Check your understanding
Question 1 of 4· 0 answered

In the three-lines-of-defence model, which line provides independent assurance to the board on the effectiveness of security controls?

Key Takeaways

  • Security governance defines accountability, authority, and reporting across three tiers: the board (sets risk appetite and policy), the executive CISO function (translates board direction into programme and policy), and operational teams (implement controls and escalate exceptions).
  • Policy hierarchies translate governance intent into operational requirements through four tiers: the top-level security policy, topic-specific policies, standards and baselines, and operational procedures. Each tier must be traceable to the tier above.
  • ISO/IEC 27001 Clause 5 and NIST CSF 2.0's Govern function both require demonstrable top management engagement with security governance, not merely signed documents. Certification and regulatory auditors look for evidence of active leadership involvement.
  • The three-lines-of-defence model prevents the governance failure of collapsed accountability: operational teams own risk (first line), the risk and compliance function sets policy and monitors adherence (second line), and internal audit provides independent assurance to the board (third line).
  • Audit programmes derive their authority from the governance structure. Without a board mandate defining audit scope, access rights, and escalation obligations, audit findings may not compel remediation or reach the decision-makers who can act on them.
What is information security governance?
Information security governance is the set of structures, policies, and accountability mechanisms by which an organisation directs and controls its information security activities. It defines who has authority to make security decisions, how those decisions are documented in policy, and how compliance with those policies is measured and reported to senior leadership and the board.
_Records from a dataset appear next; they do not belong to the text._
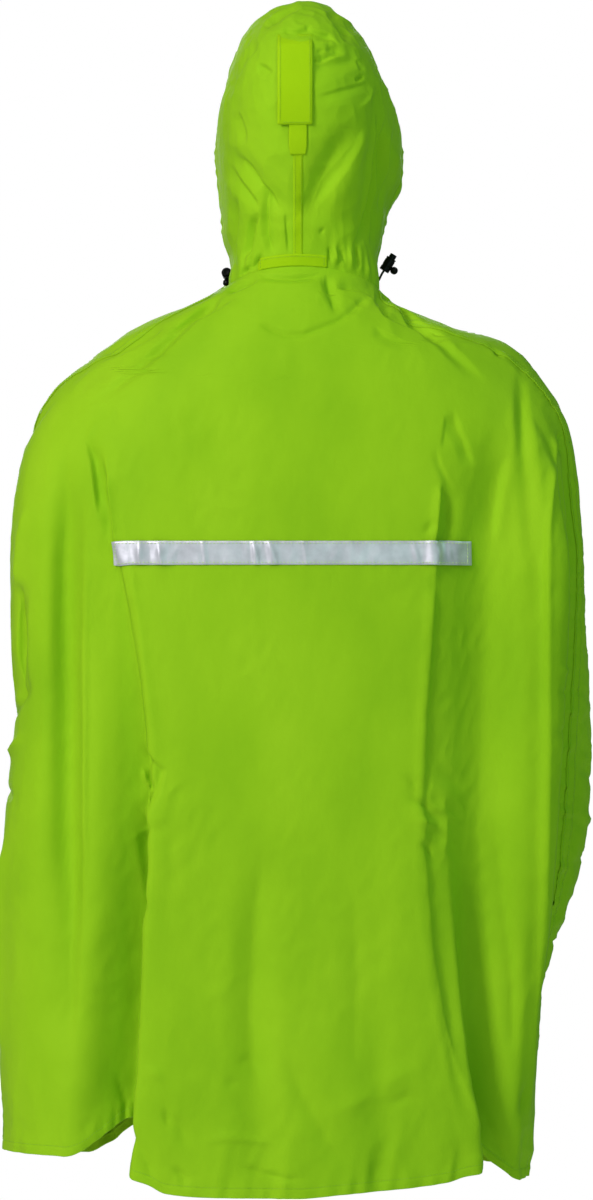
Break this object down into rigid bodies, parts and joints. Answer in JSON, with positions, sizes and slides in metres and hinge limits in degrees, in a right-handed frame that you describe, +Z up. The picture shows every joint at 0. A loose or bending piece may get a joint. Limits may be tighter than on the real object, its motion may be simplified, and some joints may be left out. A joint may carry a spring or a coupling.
{
  "type": "rain poncho",
  "caption": "Hooded rain poncho filled out as worn and hollow inside, with a closed sleeveless body, a reflective strip across the back and cord locks at the hood.",
  "frame": {"origin": "middle of the neck, level with the hood's seam at the nape, where the garment rests on its wearer", "axes": "+Z up, +X the wearer's left, -Y the way the wearer faces, so +Y is the back"},
  "size_m": [0.6737, 0.3228, 1.3499],
  "materials": {
    "cloth": "coated nylon, soft satin sheen",
    "tape": "coated nylon, satin, doubled",
    "reflective": "silver reflective tape",
    "black_plastic": "moulded, semi-gloss",
    "cord": "braided elastic cord, matt"
  },
  "bodies": {
    "root": {"back_panel": "cloth", "front_panel": "cloth", "hood_left": "cloth", "hood_right": "cloth", "hood_seam_tape": "tape", "nape_patch": "tape", "reflective_strip": "reflective", "side_seam_left": "cloth", "side_seam_right": "cloth", "front_placket": "cloth", "hood_strap": "tape", "hood_tab": "tape", "cord_lock_right": "black_plastic", "cord_bead_right": "black_plastic", "cord_right": "cord", "cord_lock_left": "black_plastic", "cord_bead_left": "black_plastic", "cord_left": "cord"}
  },
  "joints": []
}
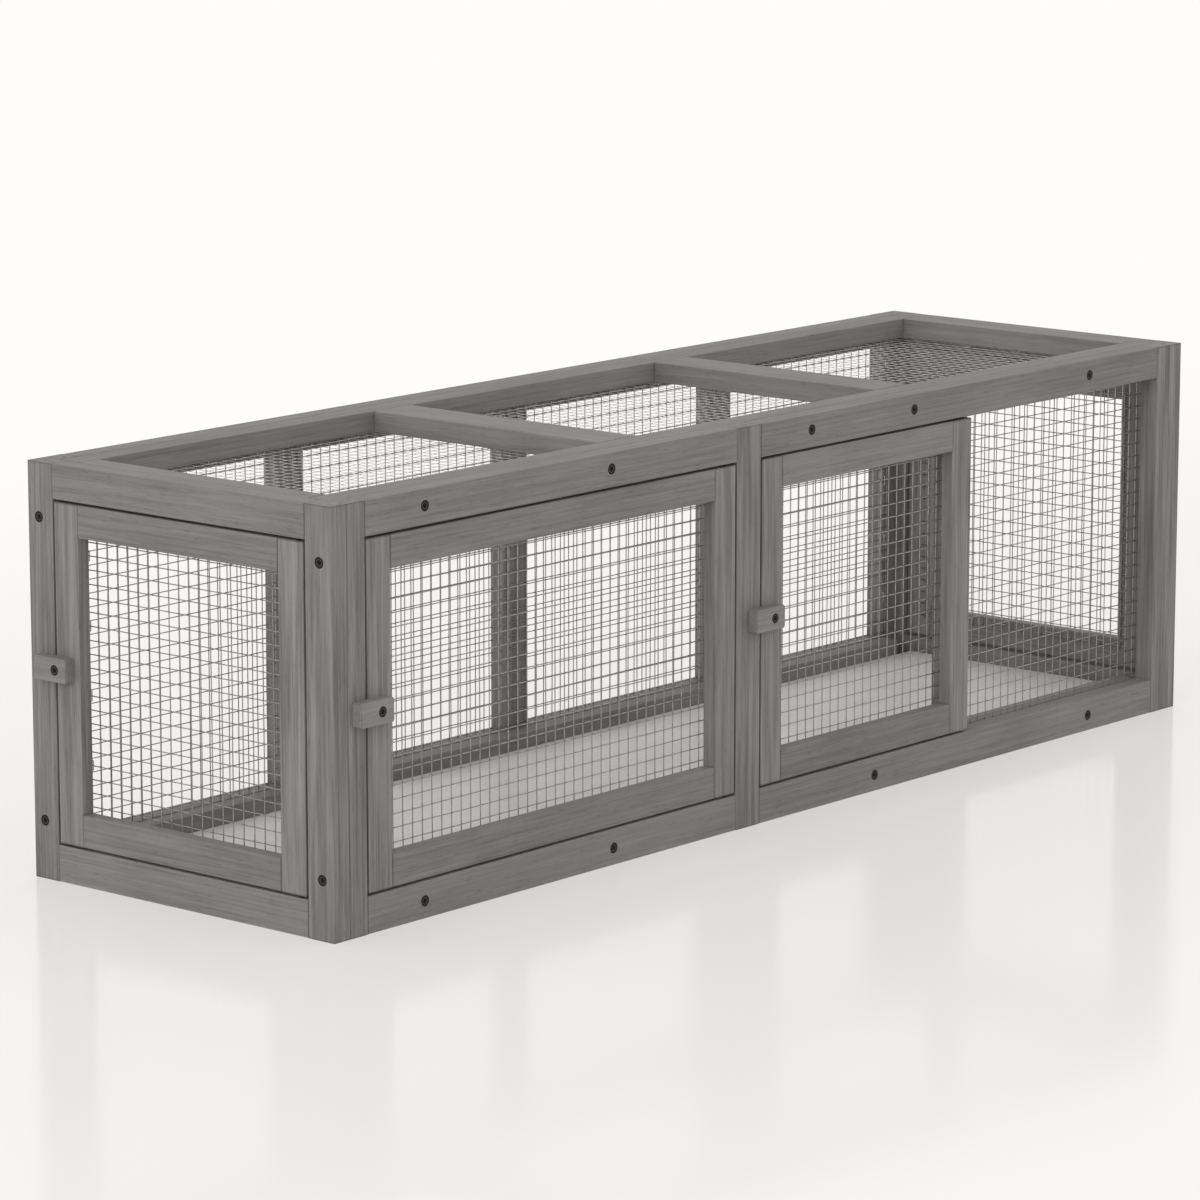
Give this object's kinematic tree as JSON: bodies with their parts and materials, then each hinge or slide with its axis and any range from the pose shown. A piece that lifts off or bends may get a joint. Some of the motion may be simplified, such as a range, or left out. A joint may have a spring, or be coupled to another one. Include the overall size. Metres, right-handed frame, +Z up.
{
  "type": "catio",
  "caption": "Long low grey-stained timber cat run with mesh sides and roof, hinged doors, wooden turn buttons and a pale floor board.",
  "frame": {"origin": "centre of the bounding box at floor level, turn buttons included", "axes": "+Z up, the front with its two doors faces -Y, the run is longest along X"},
  "size_m": [1.2198, 0.3598, 0.36],
  "materials": {
    "grey_stained_wood": "satin grey stain over softwood, grain showing",
    "galvanised_wire": "dull galvanised welded wire",
    "bright_steel": "plain zinc-plated steel",
    "black_screw": "black phosphated steel",
    "bare_dowel": "bare hardwood",
    "pale_board": "hardboard with a pale, matt facing"
  },
  "bodies": {
    "frame": {"left_end_front_stile": "grey_stained_wood", "left_end_back_stile": "grey_stained_wood", "left_end_top_rail": "grey_stained_wood", "left_end_bottom_rail": "grey_stained_wood", "right_end_front_stile": "grey_stained_wood", "right_end_back_stile": "grey_stained_wood", "right_end_top_rail": "grey_stained_wood", "right_end_bottom_rail": "grey_stained_wood", "front_corner_stiles": "grey_stained_wood", "front_center_post": "grey_stained_wood", "front_left_top_rail": "grey_stained_wood", "front_right_top_rail": "grey_stained_wood", "front_left_bottom_rail": "grey_stained_wood", "front_right_bottom_rail": "grey_stained_wood", "front_fixed_mesh": "galvanised_wire", "front_mullion": "grey_stained_wood", "back_corner_stiles": "grey_stained_wood", "back_top_rail": "grey_stained_wood", "back_bottom_rail": "grey_stained_wood", "back_mullions": "grey_stained_wood", "back_mesh": "galvanised_wire", "base_battens": "grey_stained_wood", "roof_front_board": "grey_stained_wood", "roof_back_board": "grey_stained_wood", "roof_end_boards": "grey_stained_wood", "roof_crossbars": "grey_stained_wood", "floor_board": "pale_board", "roof_mesh": "galvanised_wire", "frame_staples": "bright_steel", "frame_screws": "black_screw", "frame_dowels": "bare_dowel", "hinge_pins": "bright_steel"},
    "left_end_door": {"left_end_door_hinge_stile": "grey_stained_wood", "left_end_door_latch_stile": "grey_stained_wood", "left_end_door_top_rail": "grey_stained_wood", "left_end_door_bottom_rail": "grey_stained_wood", "left_end_door_mesh": "galvanised_wire", "left_end_door_fasteners": "bright_steel"},
    "left_end_door_button": {"left_end_door_turn_button": "grey_stained_wood"},
    "right_end_door": {"right_end_door_hinge_stile": "grey_stained_wood", "right_end_door_latch_stile": "grey_stained_wood", "right_end_door_top_rail": "grey_stained_wood", "right_end_door_bottom_rail": "grey_stained_wood", "right_end_door_mesh": "galvanised_wire", "right_end_door_fasteners": "bright_steel"},
    "right_end_door_button": {"right_end_door_turn_button": "grey_stained_wood"},
    "front_left_door": {"front_left_door_hinge_stile": "grey_stained_wood", "front_left_door_latch_stile": "grey_stained_wood", "front_left_door_top_rail": "grey_stained_wood", "front_left_door_bottom_rail": "grey_stained_wood", "front_left_door_mesh": "galvanised_wire", "front_left_door_fasteners": "bright_steel"},
    "front_left_door_button": {"front_left_door_turn_button": "grey_stained_wood"},
    "front_right_door": {"front_right_door_hinge_stile": "grey_stained_wood", "front_right_door_latch_stile": "grey_stained_wood", "front_right_door_top_rail": "grey_stained_wood", "front_right_door_bottom_rail": "grey_stained_wood", "front_right_door_mesh": "galvanised_wire", "front_right_door_fasteners": "bright_steel"},
    "front_right_door_button": {"front_right_door_turn_button": "grey_stained_wood"}
  },
  "joints": [
    {"name": "left_end_door_swing", "type": "hinge", "parent": "frame", "child": "left_end_door", "pos_m": [-0.5955, -0.12985, 0.18], "axis": [0, 0, 1], "range_deg": [0, 120]},
    {"name": "left_end_door_button_turn", "type": "hinge", "parent": "left_end_door", "child": "left_end_door_button", "pos_m": [-0.605, 0.14175, 0.186], "axis": [-1, 0, 0], "continuous": true},
    {"name": "right_end_door_swing", "type": "hinge", "parent": "frame", "child": "right_end_door", "pos_m": [0.5955, -0.12985, 0.18], "axis": [0, 0, -1], "range_deg": [0, 120]},
    {"name": "right_end_door_button_turn", "type": "hinge", "parent": "right_end_door", "child": "right_end_door_button", "pos_m": [0.605, 0.14175, 0.186], "axis": [1, 0, 0], "continuous": true},
    {"name": "front_left_door_swing", "type": "hinge", "parent": "frame", "child": "front_left_door", "pos_m": [-0.0947, -0.16555, 0.18], "axis": [0, 0, 1], "range_deg": [0, 120]},
    {"name": "front_left_door_button_turn", "type": "hinge", "parent": "front_left_door", "child": "front_left_door_button", "pos_m": [-0.5508, -0.17505, 0.186], "axis": [0, -1, 0], "continuous": true},
    {"name": "front_right_door_swing", "type": "hinge", "parent": "frame", "child": "front_right_door", "pos_m": [0.2507, -0.16555, 0.18], "axis": [0, 0, 1], "range_deg": [0, 120]},
    {"name": "front_right_door_button_turn", "type": "hinge", "parent": "front_right_door", "child": "front_right_door_button", "pos_m": [-0.0413, -0.17505, 0.186], "axis": [0, -1, 0], "continuous": true}
  ]
}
What is the difference between governance, risk, and compliance (GRC)?
Governance refers to the accountability structures and decision-making authority over security. Risk management is the process of identifying, assessing, and treating information security risks. Compliance is the demonstration that the organisation meets external legal or contractual obligations and internal policy requirements. GRC programmes integrate all three so that risk decisions are made within a defined governance structure and reported alongside compliance status.
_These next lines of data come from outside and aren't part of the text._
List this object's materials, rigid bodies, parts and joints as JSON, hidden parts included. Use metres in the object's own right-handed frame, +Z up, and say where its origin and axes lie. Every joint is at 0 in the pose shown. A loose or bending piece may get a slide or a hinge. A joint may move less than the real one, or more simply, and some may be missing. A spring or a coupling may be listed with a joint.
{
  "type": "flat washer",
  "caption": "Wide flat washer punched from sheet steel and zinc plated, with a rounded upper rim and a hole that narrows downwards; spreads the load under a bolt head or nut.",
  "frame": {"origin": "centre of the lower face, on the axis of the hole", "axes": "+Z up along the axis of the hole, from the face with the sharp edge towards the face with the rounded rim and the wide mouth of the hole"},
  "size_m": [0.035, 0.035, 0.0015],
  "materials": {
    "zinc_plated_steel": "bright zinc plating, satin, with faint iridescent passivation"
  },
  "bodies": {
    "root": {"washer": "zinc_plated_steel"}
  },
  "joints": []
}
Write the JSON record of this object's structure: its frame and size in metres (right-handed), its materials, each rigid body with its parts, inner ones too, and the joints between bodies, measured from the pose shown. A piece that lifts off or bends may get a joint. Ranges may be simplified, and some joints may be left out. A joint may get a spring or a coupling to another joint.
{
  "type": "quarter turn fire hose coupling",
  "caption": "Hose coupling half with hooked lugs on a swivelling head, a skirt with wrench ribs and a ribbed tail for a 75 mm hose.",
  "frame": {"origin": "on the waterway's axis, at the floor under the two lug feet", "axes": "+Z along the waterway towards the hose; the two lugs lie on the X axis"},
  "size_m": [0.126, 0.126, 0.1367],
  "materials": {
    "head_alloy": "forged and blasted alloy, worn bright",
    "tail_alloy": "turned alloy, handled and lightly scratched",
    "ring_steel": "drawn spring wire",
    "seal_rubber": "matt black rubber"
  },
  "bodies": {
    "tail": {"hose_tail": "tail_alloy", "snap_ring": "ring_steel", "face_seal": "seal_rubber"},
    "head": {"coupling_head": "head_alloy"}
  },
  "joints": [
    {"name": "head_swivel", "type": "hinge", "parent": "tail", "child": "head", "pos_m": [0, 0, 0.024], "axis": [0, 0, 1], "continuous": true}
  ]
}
What role does the board of directors play in information security governance?
The board sets the organisation's risk appetite and holds the executive team accountable for protecting organisational assets. In practice, a board-level committee or the full board receives periodic security reports from the CISO or equivalent, approves information security policies at the highest level, and ensures that security investment aligns with strategic risk tolerance. In regulated sectors, boards can face personal liability for governance failures.
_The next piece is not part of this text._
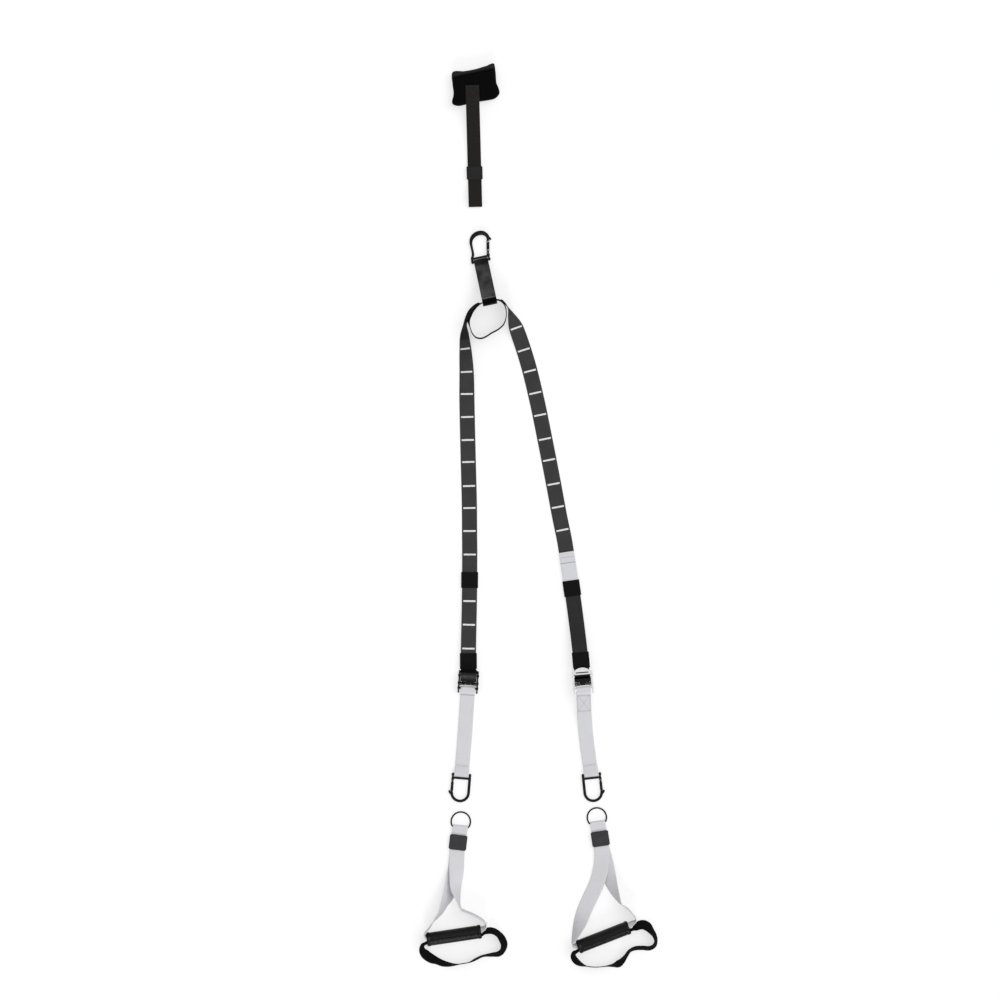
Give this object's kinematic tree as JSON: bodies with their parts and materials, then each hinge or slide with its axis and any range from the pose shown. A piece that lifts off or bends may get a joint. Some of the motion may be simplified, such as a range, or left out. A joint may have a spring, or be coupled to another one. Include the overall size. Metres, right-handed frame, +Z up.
{
  "type": "suspension trainer",
  "caption": "Strap trainer laid flat: door anchor, carabiner, webbing ring, long straps with cam buckles and snap hooks, and unclipped handles with grips and foot loops.",
  "frame": {"origin": "under the middle of the laid-out object, on the floor", "axes": "+Y toward the door anchor, +Z up from the floor"},
  "size_m": [0.5966, 2.2592, 0.043],
  "materials": {
    "dark_webbing": "woven, matt",
    "black_webbing": "woven, matt",
    "light_webbing": "woven, matt",
    "elastic": "woven elastic",
    "sleeve": "woven label cloth",
    "foam_cover": "cloth over foam",
    "rubber_grip": "moulded, matt",
    "grip_plastic": "moulded",
    "black_hardware": "black coated steel",
    "bright_hardware": "plated steel",
    "steel_pin": "plain steel"
  },
  "bodies": {
    "main_strap": {"anchor_strap": "dark_webbing", "equalizer_ring": "dark_webbing", "left_leg_strap": "dark_webbing", "left_tail_tab": "light_webbing", "left_buckle_shell": "black_hardware", "left_pinch_bar": "black_hardware", "left_cam_axle": "black_hardware", "left_strap_bar": "black_hardware", "left_cam_spring": "black_hardware", "left_lower_strap": "light_webbing", "right_leg_strap": "dark_webbing", "right_tail_tab": "light_webbing", "right_buckle_shell": "bright_hardware", "right_pinch_bar": "bright_hardware", "right_cam_axle": "bright_hardware", "right_strap_bar": "bright_hardware", "right_cam_spring": "black_hardware", "right_lower_strap": "light_webbing"},
    "door_anchor": {"door_pad": "foam_cover", "door_strap": "black_webbing", "door_sleeve": "sleeve"},
    "carabiner": {"carabiner_body": "black_hardware", "carabiner_gate_pin": "steel_pin", "carabiner_strap_pin": "black_hardware"},
    "carabiner_gate": {"carabiner_gate": "black_hardware"},
    "left_upper_keeper": {"left_upper_keeper": "elastic"},
    "left_lower_keeper": {"left_lower_keeper": "elastic"},
    "left_lever": {"left_cam_lever": "black_hardware"},
    "left_hook": {"left_hook_body": "black_hardware", "left_hook_gate_pin": "steel_pin", "left_hook_strap_pin": "black_hardware"},
    "left_hook_gate": {"left_hook_gate": "black_hardware"},
    "left_handle": {"left_handle_webbing": "light_webbing", "left_handle_sleeve": "sleeve", "left_foot_loop": "black_webbing"},
    "left_d_ring": {"left_d_ring": "black_hardware"},
    "left_grip": {"left_grip_core": "grip_plastic", "left_grip_sleeve": "rubber_grip"},
    "right_upper_keeper": {"right_upper_keeper": "elastic"},
    "right_lower_keeper": {"right_lower_keeper": "elastic"},
    "right_lever": {"right_cam_lever": "bright_hardware"},
    "right_hook": {"right_hook_body": "black_hardware", "right_hook_gate_pin": "steel_pin", "right_hook_strap_pin": "black_hardware"},
    "right_hook_gate": {"right_hook_gate": "black_hardware"},
    "right_handle": {"right_handle_webbing": "light_webbing", "right_handle_sleeve": "sleeve", "right_foot_loop": "black_webbing"},
    "right_d_ring": {"right_d_ring": "black_hardware"},
    "right_grip": {"right_grip_core": "grip_plastic", "right_grip_sleeve": "rubber_grip"}
  },
  "joints": [
    {"name": "carabiner_swing", "type": "hinge", "parent": "main_strap", "child": "carabiner", "pos_m": [-0.14364, 0.63687, 0.0048], "axis": [0.9781, 0.2079, 0], "range_deg": [0, 90]},
    {"name": "carabiner_gate_hinge", "type": "hinge", "parent": "carabiner", "child": "carabiner_gate", "pos_m": [-0.12581, 0.65497, 0.00488], "axis": [0.0012, -0.0055, 1], "range_deg": [0, 26], "stiffness_Nm_per_rad": 0.02, "springref_deg": -22.92},
    {"name": "left_upper_keeper_slide", "type": "slide", "parent": "main_strap", "child": "left_upper_keeper", "axis": [0.007, 1, 0], "range_m": [-0.025, 0.025]},
    {"name": "left_lower_keeper_slide", "type": "slide", "parent": "main_strap", "child": "left_lower_keeper", "axis": [-0.0074, 1, 0], "range_m": [0, 0.012]},
    {"name": "left_lever_press", "type": "hinge", "parent": "main_strap", "child": "left_lever", "pos_m": [-0.17527, -0.41876, 0.0094], "axis": [-0.9978, 0.0663, 0], "range_deg": [0, 14], "stiffness_Nm_per_rad": 0.03, "springref_deg": -28.65, "deforming": ["left_cam_spring"]},
    {"name": "left_hook_swing", "type": "hinge", "parent": "main_strap", "child": "left_hook", "pos_m": [-0.19204, -0.6484, 0.0048], "axis": [-0.9968, 0.0802, 0], "range_deg": [0, 95]},
    {"name": "left_hook_gate_hinge", "type": "hinge", "parent": "left_hook", "child": "left_hook_gate", "pos_m": [-0.2143, -0.66065, 0.00446], "axis": [-0.002, -0.0245, 0.9997], "range_deg": [0, 26], "stiffness_Nm_per_rad": 0.012, "springref_deg": -22.92},
    {"name": "left_handle_apart", "type": "slide", "parent": "main_strap", "child": "left_handle", "axis": [0, -1, 0], "range_m": [0, 0.2]},
    {"name": "left_d_ring_swing", "type": "hinge", "parent": "left_handle", "child": "left_d_ring", "pos_m": [-0.19484, -0.7774, 0.0043], "axis": [0.9962, -0.0872, 0], "range_deg": [0, 120]},
    {"name": "left_grip_spin", "type": "hinge", "parent": "left_handle", "child": "left_grip", "pos_m": [-0.2106, -1.04745, 0.0176], "axis": [0.989, 0.1478, 0], "continuous": true},
    {"name": "right_upper_keeper_slide", "type": "slide", "parent": "main_strap", "child": "right_upper_keeper", "axis": [-0.1418, 0.9899, 0], "range_m": [-0.025, 0.025]},
    {"name": "right_lower_keeper_slide", "type": "slide", "parent": "main_strap", "child": "right_lower_keeper", "axis": [-0.0908, 0.9959, 0], "range_m": [0, 0.012]},
    {"name": "right_lever_press", "type": "hinge", "parent": "main_strap", "child": "right_lever", "pos_m": [0.11096, -0.41873, 0.01732], "axis": [0.9965, 0.0837, 0], "range_deg": [0, 14], "stiffness_Nm_per_rad": 0.03, "springref_deg": -28.65, "deforming": ["right_cam_spring"]},
    {"name": "right_hook_swing", "type": "hinge", "parent": "main_strap", "child": "right_hook", "pos_m": [0.13249, -0.64797, 0.0048], "axis": [-0.9945, -0.1045, 0], "range_deg": [0, 95]},
    {"name": "right_hook_gate_hinge", "type": "hinge", "parent": "right_hook", "child": "right_hook_gate", "pos_m": [0.15504, -0.65968, 0.00446], "axis": [-0.0026, 0.0244, -0.9997], "range_deg": [0, 26], "stiffness_Nm_per_rad": 0.012, "springref_deg": -22.92},
    {"name": "right_handle_apart", "type": "slide", "parent": "main_strap", "child": "right_handle", "axis": [0, -1, 0], "range_m": [0, 0.2]},
    {"name": "right_d_ring_swing", "type": "hinge", "parent": "right_handle", "child": "right_d_ring", "pos_m": [0.14795, -0.76698, 0.0043], "axis": [0.9903, 0.1392, 0], "range_deg": [0, 120]},
    {"name": "right_grip_spin", "type": "hinge", "parent": "right_handle", "child": "right_grip", "pos_m": [0.16216, -1.05132, 0.0176], "axis": [0.9317, 0.3633, 0], "continuous": true},
    {"name": "door_anchor_apart", "type": "slide", "parent": "main_strap", "child": "door_anchor", "axis": [0, 1, 0], "range_m": [0, 0.2]}
  ]
}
What is a policy hierarchy in information security?
A policy hierarchy is the layered set of documents that translate high-level governance intent into specific operational requirements. The top tier is the information security policy signed by the board or CEO. Below it sit topic-specific policies covering areas such as access control, data classification, and incident response. Standards and procedures then specify how those policies are implemented in practice. Each lower tier must be consistent with and traceable to the tier above.
How do governance frameworks relate to audit and compliance programmes?
Governance frameworks authorise audit and compliance programmes by designating which body commissions audits, defining the scope and frequency of reviews, and specifying how findings are escalated and tracked to remediation. Without a clear governance structure, an audit may lack authority to access systems, findings may not reach the right decision-makers, and remediation responsibilities may be disputed. Frameworks such as ISO/IEC 27001 and NIST CSF include governance requirements precisely because audit without authority is ineffective.